The Company has informed us that it intends to issue Offered Securities from time to time on a delayed or continuous basis. The opinions set forth above are limited to applicable laws as in effect on the date hereof.  Prior to issuing any Offered Securities pursuant to the Registration Statement, (i) the Company will advise us in writing of the terms thereof and (ii) the Company will afford us an opportunity to review the documents pursuant to which such Offered Securities are to be issued or sold (including the applicable offering documents) and the Company will file such supplement or amendment to this opinion (if any) as we may reasonably consider necessary or appropriate.

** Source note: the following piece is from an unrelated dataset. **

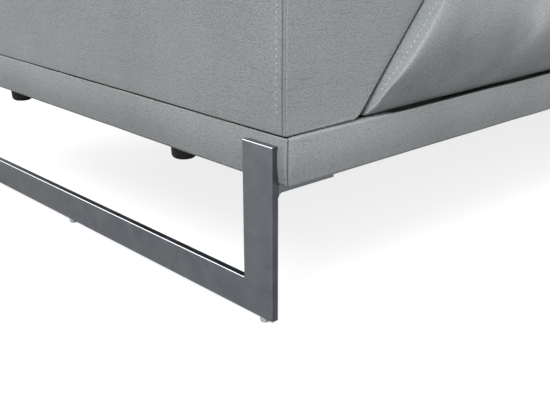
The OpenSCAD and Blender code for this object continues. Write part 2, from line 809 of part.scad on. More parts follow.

We are furnishing this opinion solely in connection with the filing of the Registration Statement, and this opinion is not to be relied upon for any other purpose. We assume no obligation to advise the Company of any changes in the foregoing subsequent to the delivery of this opinion. This opinion is rendered for the sole benefit of the addressee hereof and investors who purchase Offered Securities pursuant to the Registration Statement and may not be relied upon by any other person or entity, nor quoted in whole or in part, or otherwise referred to in any other document without our express written consent.
 
 
 

 

 
We hereby consent to the reference to our firm in the Registration Statement under the caption “Legal Matters” and to the inclusion of this opinion as an exhibit to the Registration Statement. Our consent to such reference does not constitute a consent under Section 7 of the Securities Act, as in consenting to such reference we have not certified any part of the Registration Statement and do not otherwise come within the categories of persons whose consent is required under Section 7 of the Securities Act or under the rules and regulations of the Commission thereunder.